Of course, someone might try to make the connection between all this and acting. When acting is going well, the same feeling of mastery of time, of rhythm, control and timing comes over one. Acting, after all, is lying, lying for the pure exquisite joy of it, you might think. Only acting isn’t that, not to me at any rate. Acting is telling truth for the pure, agonising hell of it.

People always think that actors make good liars: it seems a logical thought, just as one might imagine that an artist would make a good forger of other people’s signatures. I don’t think there’s any especial truth in either assumption.

Things I often heard from parents and schoolteachers.

‘It’s not that you did it, but that you lied about it.’

‘Why did you lie?’

‘It’s as if you actually wanted to get caught.’

‘Don’t lie to me, again, Fry. You’re a terrible liar.’

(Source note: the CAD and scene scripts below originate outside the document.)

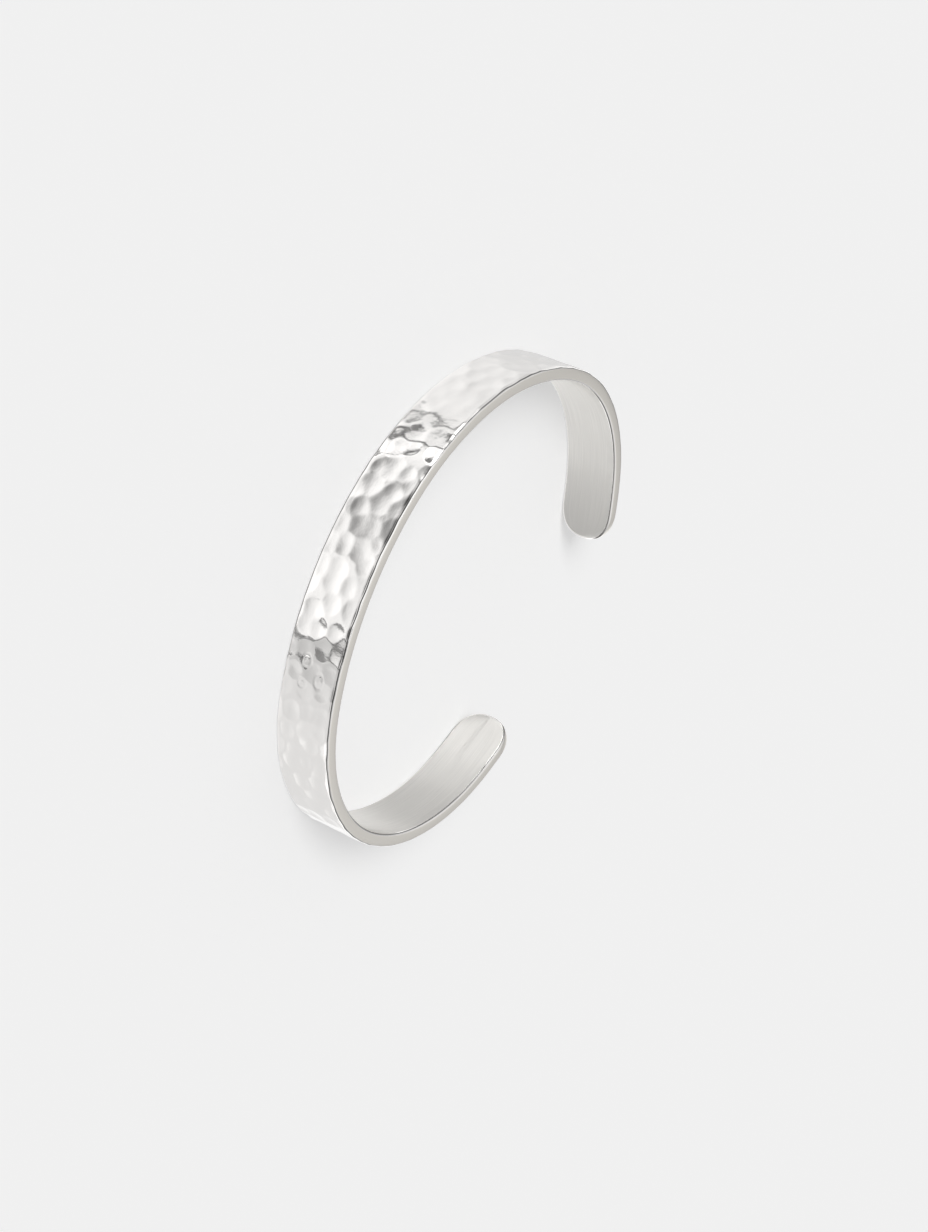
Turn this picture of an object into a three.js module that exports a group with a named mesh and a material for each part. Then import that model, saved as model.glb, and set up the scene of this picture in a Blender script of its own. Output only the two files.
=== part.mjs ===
// Hammered cuff bracelet: one flat bar, rounded at both ends, hammered on the outer face and bent to an
// open oval. It lies on one rim: +Z is the wrist axis, +X the long way of the oval, and the gap faces +Y.
import * as THREE from "three";

// Driving dimensions, in millimetres and degrees.
const BAND_WIDTH = 8; // rim to rim, along the wrist axis
const BAND_THICKNESS = 1.9;
const BEVEL = 0.2; // narrow flat that breaks each long edge
const END_LENGTH = 5; // from the tip to where the band has its full width
const END_POWER = 2.4; // roundness of an end: 2 is an ellipse, and more is squarer

// Inner face as tangent arcs, from the tip at -X round the back to the tip at +X.
const BEND = [
  { radius: 47, degrees: 12 },
  { radius: 24.5, degrees: 60 },
  { radius: 33, degrees: 68 },
  { radius: 38, degrees: 40 },
  { radius: 24.5, degrees: 60 },
  { radius: 26.5, degrees: 62 },
  { radius: 100, degrees: 4 },
];

// Hammer marks: shallow round bowls on a slanting grid, each moved a little from its place. A step of the
// grid is [along the band, across it].
const NEXT_MARK = [2.25, 1.5];
const NEXT_ROW = [2.75, -0.9];
const MARK_STRAY = 0.55; // most that a mark lies off the grid, each way
const MARK_DEPTH = 0.06;
const DEPTH_VARIATION = 0.4; // share by which the depths differ
const HAMMER_RADIUS = 12; // roundness of the hammer's face
const RADIUS_VARIATION = 0.3;
const MARK_TILT = 0.03; // most that a blow leans, as a slope
const RIDGE_SOFTNESS = 0.033; // how much polishing rounds the ridges between marks
const LIGHT_BLOWS = { along: 60, reach: 5, less: 0.45 }; // where the blows were lighter, and by what share

// Mesh steps.
const STATION_STEP = 1; // along the band
const OUTER_COLUMNS = 8; // across the outer face
const END_STEPS = 10; // round each quarter of an end

const RADIANS = Math.PI / 180;
const bendLength = BEND.reduce((sum, { radius, degrees }) => sum + radius * degrees * RADIANS, 0);

// Place and direction on the inner face at a length from the first tip, when the band sets off on a heading.
function follow(length, firstHeading) {
  let [x, y, heading, left] = [0, 0, firstHeading, length];
  for (const { radius, degrees } of BEND) {
    const run = Math.min(left, radius * degrees * RADIANS);
    const next = heading + run / radius;
    x += radius * (Math.sin(next) - Math.sin(heading));
    y += radius * (Math.cos(heading) - Math.cos(next));
    heading = next;
    left -= run;
  }
  return { x, y, heading };
}

// The heading at the first tip that brings both tips level along X.
function levelHeading() {
  const lastTip = follow(bendLength, 0);
  return -Math.atan2(lastTip.y, lastTip.x);
}

// A repeatable number from -1 to 1 for one mark.
function chance(column, row, salt) {
  const wave = Math.sin(column * 127.1 + row * 311.7 + salt * 74.7) * 43758.5453;
  return (wave - Math.floor(wave)) * 2 - 1;
}

// How far the hammered face lies below its flat height, at a length along the band and a height above its
// lower rim. The deepest of the bowls near a point wins, and the ridges between them are rounded.
function markDepth(along, height) {
  const [markAlong, markAcross] = NEXT_MARK;
  const [rowAlong, rowAcross] = NEXT_ROW;
  const area = markAlong * rowAcross - rowAlong * markAcross;
  const nearColumn = Math.round((along * rowAcross - height * rowAlong) / area);
  const nearRow = Math.round((height * markAlong - along * markAcross) / area);
  const lighter = Math.exp(-(((along - LIGHT_BLOWS.along) / LIGHT_BLOWS.reach) ** 2));
  const strength = 1 - LIGHT_BLOWS.less * lighter;
  let total = 0;
  for (let column = nearColumn - 2; column <= nearColumn + 2; column++) {
    for (let row = nearRow - 2; row <= nearRow + 2; row++) {
      const strayAlong = MARK_STRAY * chance(column, row, 3);
      const strayAcross = MARK_STRAY * chance(column, row, 4);
      const fromAlong = along - column * markAlong - row * rowAlong - strayAlong;
      const fromAcross = height - column * markAcross - row * rowAcross - strayAcross;
      const deepest = MARK_DEPTH * strength * (1 + DEPTH_VARIATION * chance(column, row, 5));
      const radius = (HAMMER_RADIUS / strength) * (1 + RADIUS_VARIATION * chance(column, row, 6));
      const lean = MARK_TILT * (chance(column, row, 7) * fromAlong + chance(column, row, 8) * fromAcross);
      const bowl = deepest - (fromAlong ** 2 + fromAcross ** 2) / (2 * radius) + lean;
      total += Math.exp(bowl / RIDGE_SOFTNESS);
    }
  }
  return Math.max(RIDGE_SOFTNESS * Math.log(total), 0);
}

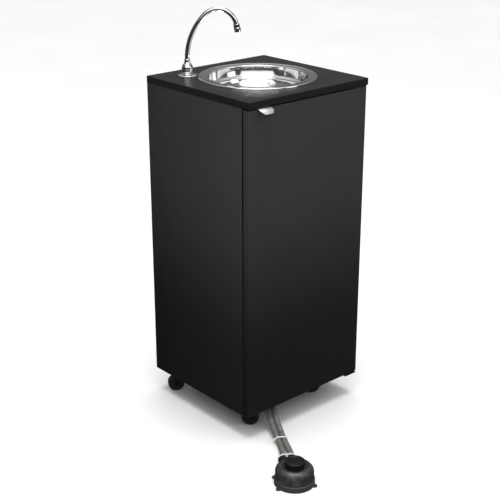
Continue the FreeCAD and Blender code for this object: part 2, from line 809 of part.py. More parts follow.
def door_pull():
    """Edge pull: a flat flange over the door's top edge that runs out into a drooping lip."""
    x0 = BODY_LEFT + PULL_FROM_LEFT
    low = DOOR_TOP
    edge = DOOR_FRONT
    tip = (edge - PULL_REACH, low - PULL_DROP)
    place = lambda p: V(x0, p[0], p[1])
    steps = (
        (edge - 1.0, low + PULL_T),
        ((edge - 14.5, low - 2.2), (tip[0], tip[1] + 0.6)),
        (tip[0] + 1.2, tip[1] - 0.4),
        ((edge - 13.5, low - 3.4), (edge - 1.0, low)),
        (edge + 15.0, low),
    )
    outline = path_edges((edge + 15.0, low + PULL_T), steps, place)
    outline.append(Part.makeLine(place((edge + 15.0, low)), place((edge + 15.0, low + PULL_T))))
    lip = Part.Face(Part.Wire(outline)).extrude(V(PULL_W, 0, 0))
    plan = block(x0, x0 + PULL_W, edge - PULL_REACH - 1, edge + 15, low - 30, low + 10)
    corners = [e for e in upright_edges(plan) if e.Vertexes[0].Y < edge]
    lip = lip.common(plan.makeFillet(PULL_CORNER_R, corners))
    for x, y in pull_screw_places():
        lip = lip.cut(cylinder(1.6, x, y, low - 1, low + 3))
    return lip


def pull_screws():
    top = DOOR_TOP + PULL_T
    return Part.makeCompound(
        [screw(x, y, top, DOOR_TOP - 14, shank_r=1.5, head_r=2.8, head_h=0.8) for x, y in pull_screw_places()]
    )


def hinge_plates():
    """Two pivot plates: one under the worktop, one under the cabinet's floor, each with its pin."""
    pin_into_door = BUSH_DEPTH - 2
    top = block(PIVOT_X - 42, BODY_RIGHT, DOOR_FRONT, DOOR_BACK, UNDER_TOP - 2, UNDER_TOP)
    top_pin = cylinder(PIN_R, PIVOT_X, PIVOT_Y, DOOR_TOP - pin_into_door, UNDER_TOP - 1)
    top = joined([top, top_pin])
    for x, y in top_hinge_screw_places():
        top = top.cut(cylinder(2.0, x, y, UNDER_TOP - 3, UNDER_TOP + 1))
    bottom = block(PIVOT_X - 34, BODY_RIGHT, DOOR_FRONT, PIVOT_Y + 44, BASE_Z - 2, BASE_Z)
    bottom_pin = cylinder(PIN_R, PIVOT_X, PIVOT_Y, BASE_Z - 1, DOOR_BOTTOM + pin_into_door)
    bottom = joined([bottom, bottom_pin])
    for x, y in hinge_screw_places():
        bottom = bottom.cut(cylinder(2.0, x, y, BASE_Z - 3, BASE_Z + 1))
    return Part.makeCompound([top, bottom])


def hinge_bushes():
    inside = PIN_R + RUNNING_GAP
    top = ring(BUSH_R, inside, PIVOT_X, PIVOT_Y, DOOR_TOP - BUSH_DEPTH, DOOR_TOP)
    sleeve = cylinder(BUSH_R, PIVOT_X, PIVOT_Y, DOOR_BOTTOM - 1, DOOR_BOTTOM + BUSH_DEPTH)
    shoulder = cylinder(5.6, PIVOT_X, PIVOT_Y, BASE_Z + 0.3, DOOR_BOTTOM)
    bottom = joined([sleeve, shoulder])
    bottom = bottom.cut(cylinder(inside, PIVOT_X, PIVOT_Y, BASE_Z - 1, DOOR_BOTTOM + BUSH_DEPTH + 1))
    return Part.makeCompound([top, bottom])


def door_catch():
    """Magnetic catch on the left side panel, facing the door."""
    z = UNDER_TOP - RAIL_H - 60
    body = block(INNER_LEFT, INNER_LEFT + 15, BODY_FRONT + 1, BODY_FRONT + 24, z, z + 46)
    body = body.makeFillet(2.0, [e for e in body.Edges if e.Vertexes[0].X > INNER_LEFT + 14])
    magnet = block(INNER_LEFT + 4, INNER_LEFT + 11, DOOR_BACK + 2, BODY_FRONT + 3, z + 6, z + 40)
    return joined([body, magnet])


def catch_plate():
    z = UNDER_TOP - RAIL_H - 60
    plate = block(INNER_LEFT + 1, INNER_LEFT + 14, DOOR_BACK, DOOR_BACK + 1.4, z + 3, z + 43)
    return plate.makeFillet(0.5, [e for e in plate.Edges if all(v.Y > DOOR_BACK + 1 for v in e.Vertexes)])


# Casters


def caster_plates():
    plates = []
    for x, y in caster_centres().values():
        plate = block(x - 30, x + 30, y - 24, y + 24, BASE_Z - 2, BASE_Z)
        plate = plate.makeFillet(5.0, upright_edges(plate))
        race_outline = ((17.0, 0.0), (16.0, -6.0), (13.0, -8.7), (0.0, -8.7))
        race = turned_solid(x, y, BASE_Z - 2, (0.0, 0.0), *race_outline)
        kingpin = cylinder(KINGPIN_R, x, y, BASE_Z - 14.5, BASE_Z - 5)
        head = cylinder(6.5, x, y, BASE_Z - 16.0, BASE_Z - 14.3)
        plates.append(joined([plate, race, kingpin, head]))
    for i, plate in enumerate(plates):
        for x, y in caster_screw_places()[4 * i:4 * i + 4]:
            plate = plate.cut(cylinder(2.2, x, y, BASE_Z - 3, BASE_Z + 1))
        plates[i] = plate
    return Part.makeCompound(plates)


def wheel_centre(name):
    x, y = caster_centres()[name]
    return V(x, y, WHEEL_R) + turned(CASTER_HEADINGS[name]) * CASTER_TRAIL


def caster_fork(name):
    """Crown plate with two legs down to the axle."""
    x, y = caster_centres()[name]
    high = BASE_Z - 11.0
    inner = WHEEL_W / 2 + 0.7
    outer = inner + 2.0
    crown = cylinder(outer + 4.4, 0, 0, high - 3.0, high)
    legs = []
    for side in (-1, 1):
        top = block(-10, 16, inner, outer, high - 9, high - 0.01)
        low = Part.makeCylinder(7.0, 2.0, V(CASTER_TRAIL, inner, WHEEL_R), V(0, 1, 0))
        web = Part.Face(
            Part.makePolygon(
                [
                    V(-10, inner, high - 9),
                    V(16, inner, high - 9),
                    V(CASTER_TRAIL + 7, inner, WHEEL_R),
                    V(CASTER_TRAIL - 6.4, inner, WHEEL_R - 3),
                    V(-10, inner, high - 9),
                ]
            )
        ).extrude(V(0, 2.0, 0))
        leg = joined([top, low, web])
        if side < 0:
            leg = leg.mirror(V(0, 0, 0), V(0, 1, 0))
        legs.append(leg)
    bridge = block(-10, 16, -outer, outer, high - 3.0, high)
    fork = joined([crown, bridge] + legs)
    fork = fork.cut(cylinder(KINGPIN_R + RUNNING_GAP, 0, 0, high - 4, high + 1))
    axle_hole = Part.makeCylinder(AXLE_R, 60, V(CASTER_TRAIL, -30, WHEEL_R), V(0, 1, 0))
    fork = fork.cut(axle_hole)
    fork.rotate(V(0, 0, 0), UP, CASTER_HEADINGS[name])
    fork.translate(V(x, y, 0))
    return fork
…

No I’m not, I used to think to myself. I’m a brilliant liar. So brilliant that I do it when there isn’t even the faintest chance of being believed. That’s lying for the sake of it, not lying purely to achieve some fatuous end. That’s real lying.

All of this is going to return us to Samuel Anthony Farlowe Bunce before long.

First I will tell you what in reality John Kett chooses to remember about me. One by-product of slebdom is that those who taught you are often asked to comment about your young self. Sometimes they do it in newspapers, sometimes they do it in public.

A few years ago I was asked by John Kett’s successor to open the Cawston School Fete, or Grand Summer Fair, to give it its due title.

Anyone who grew up in the country twenty or thirty years ago knows a lot about fetes. Fetes worse than death, as my father called them with self-ironising ho-ho jocularity.

At East Anglian country gatherings there was dwile flonking – now sadly being replaced by the more self-conscious urban appeal of welly throwing. There was bowling for a pig – in those days country people knew how to look after a pig, I expect today’s average Norfolk citizen if confronted by such an animal would scream, run away and sue. There was throwing a wet sponge at the rector (or vicar – generally speaking Norfolk villages thought it smarter to have a rector than a vicar – I believe the difference is, or was, that the bishop chooses a vicar and the local landowner chooses a rector). There were bottle stalls, bran tubs filled with real bran, Guess the Weight of the Ram for a Penny competitions, coconut shies and tractor or traction engine rides for sixpence.